2. better orthogonality, fewer weird holes in the ISA (especially in the vector ops)

3. no piecemeal vector extensions (all the various extensions that may or may not be available on x86 are madness).

When you really get down to it, though, none of these make a huge difference; they're just niceties.

brigade · on Nov 11, 2012

ARM has a lot of instructions too. Exactly how many depends on how you count them - are pld and pldw different instructions? mov and movw? uadd16 and sadd16? vadd.i16 and vadd.i8? vadd.f32 <Dd>, <Dn>, <Dm> and vadd.f32 <Sd>, <Sn>, <Sm>?

Conservatively (relative to x86 where I'd imagine everyone counts pavgb and pavgw as separate instructions), ARM has well over 300 instructions. Include significantly different permutations of instructions, and you're easily over 500, and probably outnumbers x86.

Even if you discount vector and floating point, ARM still has around a hundred distinct instructions.

pjmlp · on Nov 11, 2012

I still beg to differ.

I find confusing the three parameter mode of many ARM instructions and the possibility to have multiple execution modes.

I did Z80, x86, 6800 and MIPS programming back in the day.

arthulia · on Nov 11, 2012

http://www-cs-faculty.stanford.edu/~eroberts/courses/soco/pr...

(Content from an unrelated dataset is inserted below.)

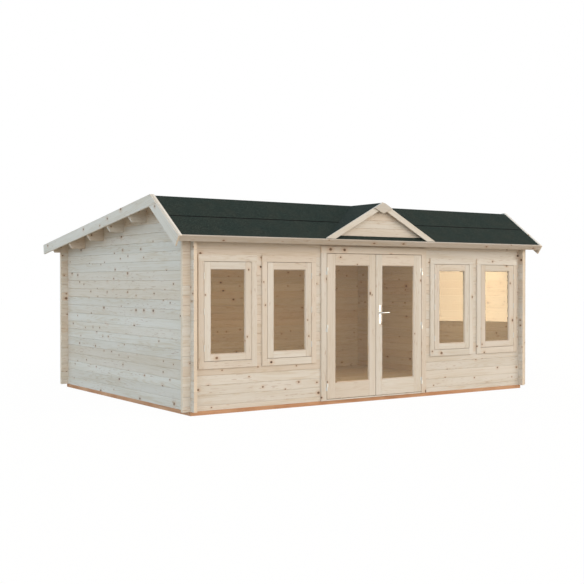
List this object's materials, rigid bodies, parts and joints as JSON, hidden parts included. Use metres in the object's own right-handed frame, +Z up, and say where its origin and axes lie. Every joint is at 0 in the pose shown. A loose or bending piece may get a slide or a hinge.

That is probably because there are fewer instructions to memorize.

ksec · on Nov 11, 2012

Interesting that After all these years Compiler still haven't catch up with self written Assembly speed. Or is there some LLVM optimization not used yet?

stephencanon · on Nov 11, 2012

Compilers and assembly programmers serve two different roles.

- A compiler is expected to produce reasonably fast code in microseconds.

- An assembly programmer is expected to produce the fastest code possible in hours or days or weeks.

Given hours or days, and development work focused on such a task, compilers would be able to compete with good assembly programmers; it simply hasn't been the focus of much compiler development, because most users don't want to wait three days for their code to compile.

What's remarkable is that compilers are able to fairly consistently beat assembly programmers of average skill, while delivering results thousands of times faster.